**Exercise requirements:**
Do any lines in the data below contain "Write"? If so, copy every one of them.

-- Start Records for this exercise --

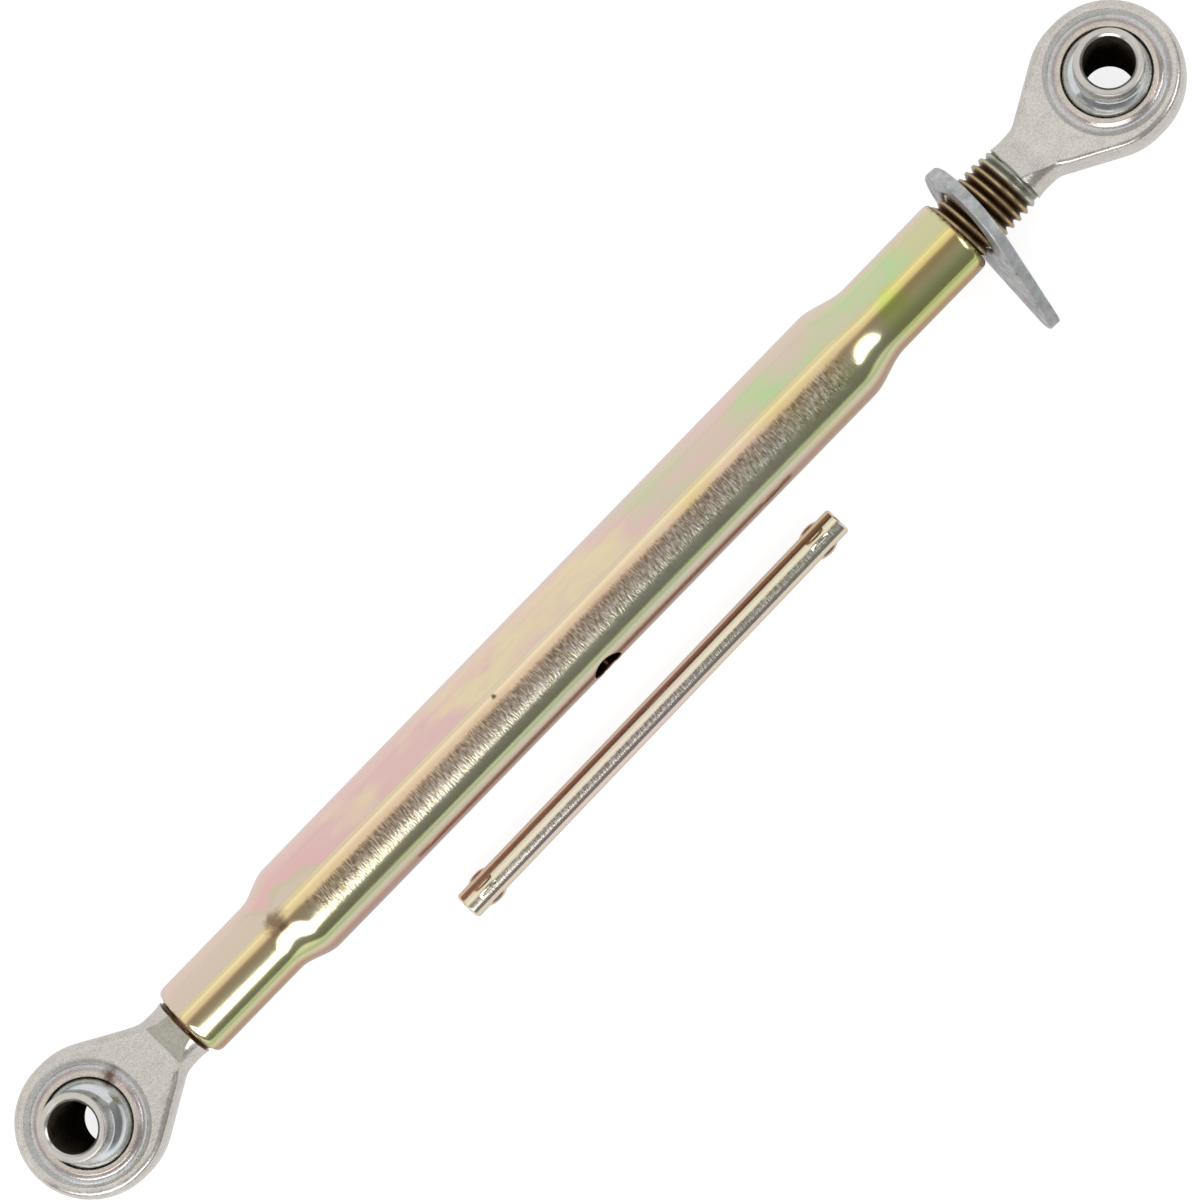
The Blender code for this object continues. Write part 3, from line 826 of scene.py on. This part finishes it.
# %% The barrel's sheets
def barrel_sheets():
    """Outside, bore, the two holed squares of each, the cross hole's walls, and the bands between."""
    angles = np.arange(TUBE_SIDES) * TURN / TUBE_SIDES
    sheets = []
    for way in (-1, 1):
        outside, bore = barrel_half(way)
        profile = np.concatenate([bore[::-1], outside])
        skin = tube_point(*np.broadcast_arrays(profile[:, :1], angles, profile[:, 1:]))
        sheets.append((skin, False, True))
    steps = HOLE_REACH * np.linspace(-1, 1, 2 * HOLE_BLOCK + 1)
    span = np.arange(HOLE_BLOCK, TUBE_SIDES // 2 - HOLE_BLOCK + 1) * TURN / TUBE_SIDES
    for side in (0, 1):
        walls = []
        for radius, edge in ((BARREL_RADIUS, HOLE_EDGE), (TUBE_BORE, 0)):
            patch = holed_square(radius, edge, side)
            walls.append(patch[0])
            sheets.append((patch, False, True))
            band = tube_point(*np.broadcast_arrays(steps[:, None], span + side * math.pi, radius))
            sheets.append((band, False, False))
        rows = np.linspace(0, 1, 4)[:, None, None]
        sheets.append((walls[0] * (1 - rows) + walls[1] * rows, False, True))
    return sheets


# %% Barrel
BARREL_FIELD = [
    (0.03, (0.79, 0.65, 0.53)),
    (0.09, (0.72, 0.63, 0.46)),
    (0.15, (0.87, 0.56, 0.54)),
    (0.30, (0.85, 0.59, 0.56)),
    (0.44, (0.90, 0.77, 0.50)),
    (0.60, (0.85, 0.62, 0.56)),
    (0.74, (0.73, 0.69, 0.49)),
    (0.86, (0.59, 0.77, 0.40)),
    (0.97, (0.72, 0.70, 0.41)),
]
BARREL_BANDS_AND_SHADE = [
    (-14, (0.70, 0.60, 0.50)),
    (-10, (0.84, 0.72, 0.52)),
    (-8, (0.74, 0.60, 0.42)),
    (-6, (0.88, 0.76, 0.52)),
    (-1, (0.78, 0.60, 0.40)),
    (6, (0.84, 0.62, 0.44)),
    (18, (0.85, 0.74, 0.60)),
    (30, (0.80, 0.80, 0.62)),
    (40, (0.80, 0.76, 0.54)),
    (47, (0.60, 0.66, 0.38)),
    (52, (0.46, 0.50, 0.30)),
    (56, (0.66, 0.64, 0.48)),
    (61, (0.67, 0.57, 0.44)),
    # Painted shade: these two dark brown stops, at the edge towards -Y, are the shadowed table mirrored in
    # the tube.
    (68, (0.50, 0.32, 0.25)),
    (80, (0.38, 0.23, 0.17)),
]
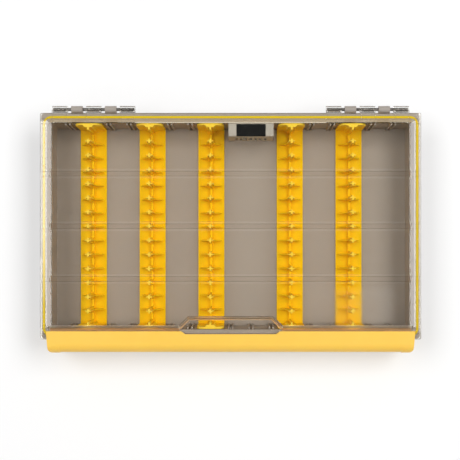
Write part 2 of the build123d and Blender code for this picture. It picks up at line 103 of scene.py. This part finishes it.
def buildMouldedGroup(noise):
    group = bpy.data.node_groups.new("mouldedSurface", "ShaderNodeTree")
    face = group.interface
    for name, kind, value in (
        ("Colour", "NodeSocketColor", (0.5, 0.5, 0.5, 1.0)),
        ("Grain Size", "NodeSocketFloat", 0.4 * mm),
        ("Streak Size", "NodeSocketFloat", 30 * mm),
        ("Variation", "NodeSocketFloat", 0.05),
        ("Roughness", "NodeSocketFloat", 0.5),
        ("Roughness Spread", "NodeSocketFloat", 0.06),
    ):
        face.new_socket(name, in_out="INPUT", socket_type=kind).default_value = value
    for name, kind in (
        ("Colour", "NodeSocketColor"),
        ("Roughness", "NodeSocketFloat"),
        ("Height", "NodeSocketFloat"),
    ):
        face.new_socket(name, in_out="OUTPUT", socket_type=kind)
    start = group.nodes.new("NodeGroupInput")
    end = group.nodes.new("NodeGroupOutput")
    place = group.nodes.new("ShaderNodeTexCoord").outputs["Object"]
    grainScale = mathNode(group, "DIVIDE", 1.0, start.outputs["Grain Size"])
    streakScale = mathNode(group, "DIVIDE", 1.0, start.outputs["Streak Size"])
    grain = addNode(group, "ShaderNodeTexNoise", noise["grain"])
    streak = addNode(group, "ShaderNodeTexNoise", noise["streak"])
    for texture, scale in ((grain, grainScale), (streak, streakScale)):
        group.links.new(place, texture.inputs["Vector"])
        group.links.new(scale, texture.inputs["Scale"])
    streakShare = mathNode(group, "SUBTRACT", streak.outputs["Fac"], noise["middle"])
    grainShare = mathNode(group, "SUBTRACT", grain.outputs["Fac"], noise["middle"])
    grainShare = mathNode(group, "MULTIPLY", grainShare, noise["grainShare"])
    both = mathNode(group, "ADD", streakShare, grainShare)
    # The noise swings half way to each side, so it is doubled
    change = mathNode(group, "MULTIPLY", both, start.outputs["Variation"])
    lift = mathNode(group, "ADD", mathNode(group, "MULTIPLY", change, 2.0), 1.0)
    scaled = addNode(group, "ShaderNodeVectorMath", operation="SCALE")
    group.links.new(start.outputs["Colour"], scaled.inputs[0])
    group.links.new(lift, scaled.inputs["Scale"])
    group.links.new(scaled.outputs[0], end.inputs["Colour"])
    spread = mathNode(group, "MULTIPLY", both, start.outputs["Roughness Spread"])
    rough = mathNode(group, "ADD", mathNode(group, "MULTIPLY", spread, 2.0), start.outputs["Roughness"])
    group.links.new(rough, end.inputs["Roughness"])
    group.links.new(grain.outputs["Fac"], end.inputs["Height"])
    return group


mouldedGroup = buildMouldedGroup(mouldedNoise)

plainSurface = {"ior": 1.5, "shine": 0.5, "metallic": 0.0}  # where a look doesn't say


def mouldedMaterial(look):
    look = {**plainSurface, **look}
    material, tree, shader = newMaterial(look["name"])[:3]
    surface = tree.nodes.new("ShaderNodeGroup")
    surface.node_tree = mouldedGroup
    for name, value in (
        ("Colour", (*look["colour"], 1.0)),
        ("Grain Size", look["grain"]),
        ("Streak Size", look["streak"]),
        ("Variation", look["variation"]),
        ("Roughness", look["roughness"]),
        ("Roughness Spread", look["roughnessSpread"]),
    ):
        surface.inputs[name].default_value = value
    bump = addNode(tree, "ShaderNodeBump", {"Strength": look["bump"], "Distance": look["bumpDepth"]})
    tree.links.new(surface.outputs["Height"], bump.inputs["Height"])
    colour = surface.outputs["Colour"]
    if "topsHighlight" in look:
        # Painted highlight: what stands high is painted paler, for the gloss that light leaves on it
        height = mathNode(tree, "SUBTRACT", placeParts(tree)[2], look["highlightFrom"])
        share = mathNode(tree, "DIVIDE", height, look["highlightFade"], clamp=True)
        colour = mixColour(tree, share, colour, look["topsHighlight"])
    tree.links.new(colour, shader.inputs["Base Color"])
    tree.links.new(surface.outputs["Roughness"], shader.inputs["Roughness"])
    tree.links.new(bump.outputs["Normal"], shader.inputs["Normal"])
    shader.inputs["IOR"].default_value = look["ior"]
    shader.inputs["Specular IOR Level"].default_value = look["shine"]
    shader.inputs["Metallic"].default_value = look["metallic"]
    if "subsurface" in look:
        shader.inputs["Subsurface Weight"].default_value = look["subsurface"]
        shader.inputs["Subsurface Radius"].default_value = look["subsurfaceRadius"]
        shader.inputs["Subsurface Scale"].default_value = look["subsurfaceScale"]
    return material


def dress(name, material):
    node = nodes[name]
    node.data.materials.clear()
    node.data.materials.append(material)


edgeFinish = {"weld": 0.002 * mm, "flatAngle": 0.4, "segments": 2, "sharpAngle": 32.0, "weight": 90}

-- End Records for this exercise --

**Answer to the exercise:**
The Blender code for this object continues. Write part 3, from line 826 of scene.py on. This part finishes it.
Write part 2 of the build123d and Blender code for this picture. It picks up at line 103 of scene.py. This part finishes it.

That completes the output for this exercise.